**What to do:** In the listing below, pick out lines with "parts".

__________

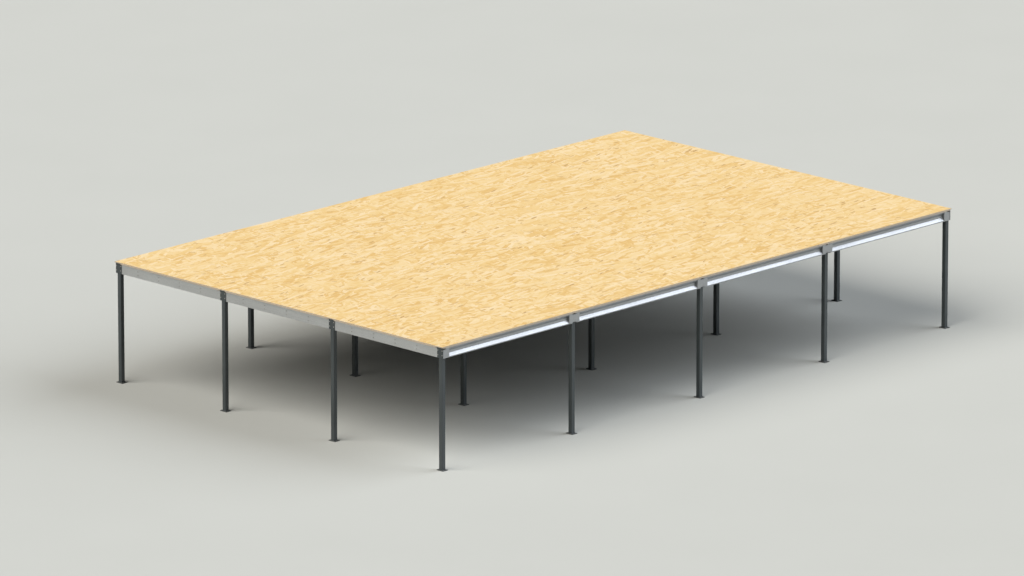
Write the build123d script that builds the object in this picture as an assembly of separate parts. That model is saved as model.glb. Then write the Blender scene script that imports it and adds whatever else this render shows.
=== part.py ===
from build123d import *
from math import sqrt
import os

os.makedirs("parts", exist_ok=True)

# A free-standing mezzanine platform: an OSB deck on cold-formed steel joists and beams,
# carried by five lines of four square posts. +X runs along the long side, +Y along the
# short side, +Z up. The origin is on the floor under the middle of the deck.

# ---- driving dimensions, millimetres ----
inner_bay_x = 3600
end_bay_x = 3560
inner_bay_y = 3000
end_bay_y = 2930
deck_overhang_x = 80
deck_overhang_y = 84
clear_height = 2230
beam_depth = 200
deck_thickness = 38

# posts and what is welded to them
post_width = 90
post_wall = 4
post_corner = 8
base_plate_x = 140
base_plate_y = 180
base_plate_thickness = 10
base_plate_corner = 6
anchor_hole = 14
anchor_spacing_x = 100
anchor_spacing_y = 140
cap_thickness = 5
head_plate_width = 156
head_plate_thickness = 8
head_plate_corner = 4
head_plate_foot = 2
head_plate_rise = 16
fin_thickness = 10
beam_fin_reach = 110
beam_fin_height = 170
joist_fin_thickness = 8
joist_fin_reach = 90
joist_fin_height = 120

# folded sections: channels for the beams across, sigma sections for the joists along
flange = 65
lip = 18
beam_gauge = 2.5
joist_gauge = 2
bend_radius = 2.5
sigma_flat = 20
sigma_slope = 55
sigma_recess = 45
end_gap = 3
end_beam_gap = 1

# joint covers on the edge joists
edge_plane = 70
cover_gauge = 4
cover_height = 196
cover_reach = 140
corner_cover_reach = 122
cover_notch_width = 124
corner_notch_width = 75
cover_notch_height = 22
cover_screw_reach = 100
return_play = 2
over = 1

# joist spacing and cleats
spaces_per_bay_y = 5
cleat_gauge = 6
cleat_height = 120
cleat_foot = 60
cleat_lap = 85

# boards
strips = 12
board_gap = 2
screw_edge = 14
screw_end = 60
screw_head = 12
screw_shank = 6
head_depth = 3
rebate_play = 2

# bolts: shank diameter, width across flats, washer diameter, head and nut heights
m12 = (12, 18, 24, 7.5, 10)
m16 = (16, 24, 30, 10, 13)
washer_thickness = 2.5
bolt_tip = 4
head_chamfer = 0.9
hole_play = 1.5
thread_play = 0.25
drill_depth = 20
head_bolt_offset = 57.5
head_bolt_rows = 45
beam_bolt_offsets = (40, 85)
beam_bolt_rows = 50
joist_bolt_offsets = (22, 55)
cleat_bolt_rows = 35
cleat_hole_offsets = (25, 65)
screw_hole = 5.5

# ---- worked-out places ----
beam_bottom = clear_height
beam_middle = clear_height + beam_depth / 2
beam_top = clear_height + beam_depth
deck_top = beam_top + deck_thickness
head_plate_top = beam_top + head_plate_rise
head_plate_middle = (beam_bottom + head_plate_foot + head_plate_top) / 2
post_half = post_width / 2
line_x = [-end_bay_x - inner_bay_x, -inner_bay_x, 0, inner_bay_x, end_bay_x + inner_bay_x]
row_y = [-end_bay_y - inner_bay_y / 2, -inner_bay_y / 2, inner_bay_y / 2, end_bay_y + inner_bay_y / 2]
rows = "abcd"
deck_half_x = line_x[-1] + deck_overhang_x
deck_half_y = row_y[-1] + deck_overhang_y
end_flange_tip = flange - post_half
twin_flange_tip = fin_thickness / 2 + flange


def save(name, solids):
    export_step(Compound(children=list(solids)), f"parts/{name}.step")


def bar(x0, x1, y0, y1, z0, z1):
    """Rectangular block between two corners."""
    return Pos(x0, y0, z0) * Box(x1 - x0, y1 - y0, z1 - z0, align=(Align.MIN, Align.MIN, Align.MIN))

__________

**Correct result:**
Write the build123d script that builds the object in this picture as an assembly of separate parts. That model is saved as model.glb. Then write the Blender scene script that imports it and adds whatever else this render shows.
os.makedirs("parts", exist_ok=True)
    export_step(Compound(children=list(solids)), f"parts/{name}.step")